In doing so, Netanyahu crossed another red line in a battle against a sector long referred to as his “natural partners.”
Then there is Naftali Bennett, the Jewish Home leader who formed an “iron pact” with Yair Lapid.
“No one wants to see the Military Police invading Bnei Brak and making arrests,” he said, “This will not solve anything. On the other hand, a slow and intelligently implemented process of benefits, coupled with a great deal of love for the chareidim to integrate them into the greater Israeli society, is what is needed.”
Saying one thing and meaning another has long been an integral part of the art of politics. But Bennett has brought this practice to an entirely new level.

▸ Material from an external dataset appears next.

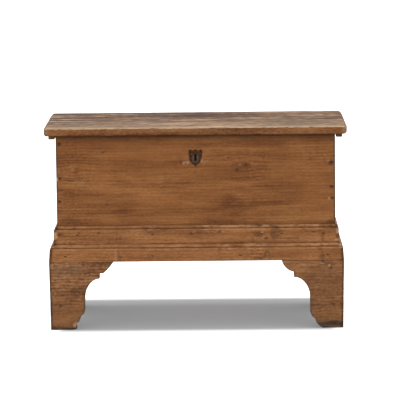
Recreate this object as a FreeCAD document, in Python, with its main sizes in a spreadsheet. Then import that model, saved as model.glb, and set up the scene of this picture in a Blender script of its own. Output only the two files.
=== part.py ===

Among the questions we have for Mr. Bennett are: Where was your great love for chareidim when you joined Yesh Atid to successfully block the chareidi parties from joining the coalition? If you are concerned about military police brigades invading Bnei Brak, why do you insist on going against the pleas of your own Rabbanim and ignoring your own constituency, religious Zionists? It is not a secret that the most idealistic and devoted units in the army are the Hesder units.
Perhaps one of the most telling aspects of the current ruckus is a poll, commissioned by the Knesset, conducted by the respected Dr. Mina Tzemach of the Midgam polling research center. After years of media hype and political incitement, it is hardly surprising that 67 percent of those asked backed prison sentences for chareidim who refuse army service, while only 28 percent held the opposing view.
What is ironic is that for the first time the public’s anger against the chareidim has spilled over to the religious Zionists, and the previously respected hesder units are now also being subjected to the public’s wrath. According to this poll, 64 percent of the public supported extending the length of army service for students of the hesder yeshivos. Only 29 percent disagreed with this view.
The only logical conclusion that can be drawn from this poll, as well as the tone of the anti-religious incitement, is that this isn’t really about army service.
It is apparent that even respected Israeli politicians like Perry, as well as significant segments of the general population fail to comprehend what the lives of Torah Jewry are really about. They are the products of a secular educational system that taught a wide variety of subjects — except those that pertain to their own heritage. They learned nothing about kiyum hamitzvos or the value of Torah study, and therefore find the gap between their contemporary culture and our hallowed heritage too far to bridge.
Those of us in the Diaspora must clearly affirm our unyielding commitment to Torah Jewry in Israel. We share in their anguish and support them in their struggle, and must seek to assist them in any way possible.
One of the most painful aspects of our exile is when we find ourselves in Galus among our fellow Jews.
Our message to the Lapids, Perrys and Bennetts of the world is a simple one: Throughout the long centuries of our exile, we have repeatedly faced forces — from within and without — who sought to coerce us into changing our Torah-based lifestyle.
They failed, and ultimately so will you. If you don’t come to your senses soon, all that you will accomplish is engaging in a painful and wholly avoidable battle between brothers around the world that we firmly believe — based on our history — you can’t and won’t win.